◆ **Given instruction**
Print the listing below from its opening line through the line holding "np.r_[flap[0], xs, ear[0]])", both ends included.

◆ **Collected data**
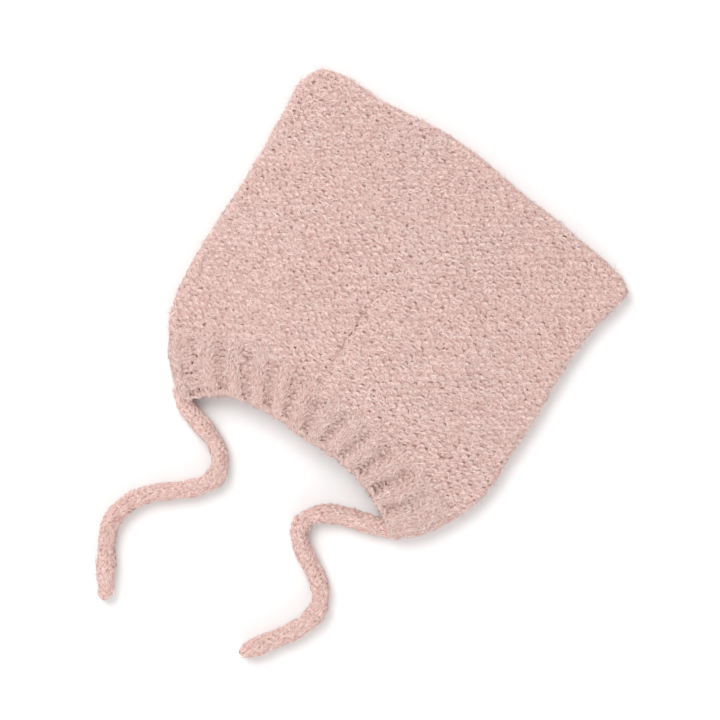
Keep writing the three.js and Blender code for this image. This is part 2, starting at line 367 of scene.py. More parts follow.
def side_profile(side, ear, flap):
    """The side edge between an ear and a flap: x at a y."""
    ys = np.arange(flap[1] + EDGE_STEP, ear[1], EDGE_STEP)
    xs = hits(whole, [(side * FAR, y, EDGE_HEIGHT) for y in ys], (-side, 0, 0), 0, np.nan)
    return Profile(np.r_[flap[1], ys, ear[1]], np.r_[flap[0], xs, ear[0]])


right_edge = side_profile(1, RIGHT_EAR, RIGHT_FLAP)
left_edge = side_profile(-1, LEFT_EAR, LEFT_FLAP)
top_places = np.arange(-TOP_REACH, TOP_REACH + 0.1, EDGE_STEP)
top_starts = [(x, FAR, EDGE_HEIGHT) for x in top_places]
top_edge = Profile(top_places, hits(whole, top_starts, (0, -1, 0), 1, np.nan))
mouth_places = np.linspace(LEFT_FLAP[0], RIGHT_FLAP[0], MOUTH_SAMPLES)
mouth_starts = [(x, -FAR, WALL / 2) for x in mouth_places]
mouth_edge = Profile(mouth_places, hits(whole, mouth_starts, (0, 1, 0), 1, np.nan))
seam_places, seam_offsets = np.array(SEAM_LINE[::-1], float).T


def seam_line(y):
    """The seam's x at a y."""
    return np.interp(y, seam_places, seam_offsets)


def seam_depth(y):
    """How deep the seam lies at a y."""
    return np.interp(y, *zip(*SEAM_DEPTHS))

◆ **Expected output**
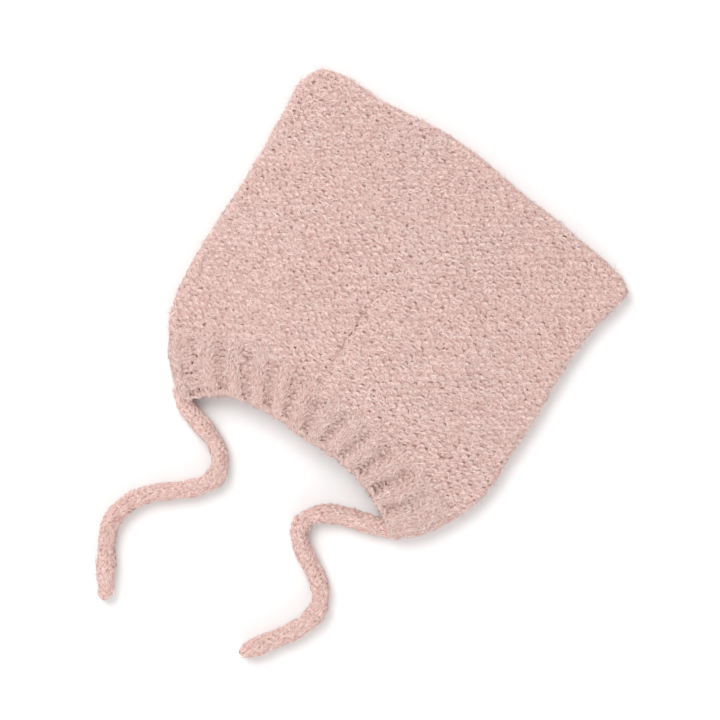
Keep writing the three.js and Blender code for this image. This is part 2, starting at line 367 of scene.py. More parts follow.
def side_profile(side, ear, flap):
    """The side edge between an ear and a flap: x at a y."""
    ys = np.arange(flap[1] + EDGE_STEP, ear[1], EDGE_STEP)
    xs = hits(whole, [(side * FAR, y, EDGE_HEIGHT) for y in ys], (-side, 0, 0), 0, np.nan)
    return Profile(np.r_[flap[1], ys, ear[1]], np.r_[flap[0], xs, ear[0]])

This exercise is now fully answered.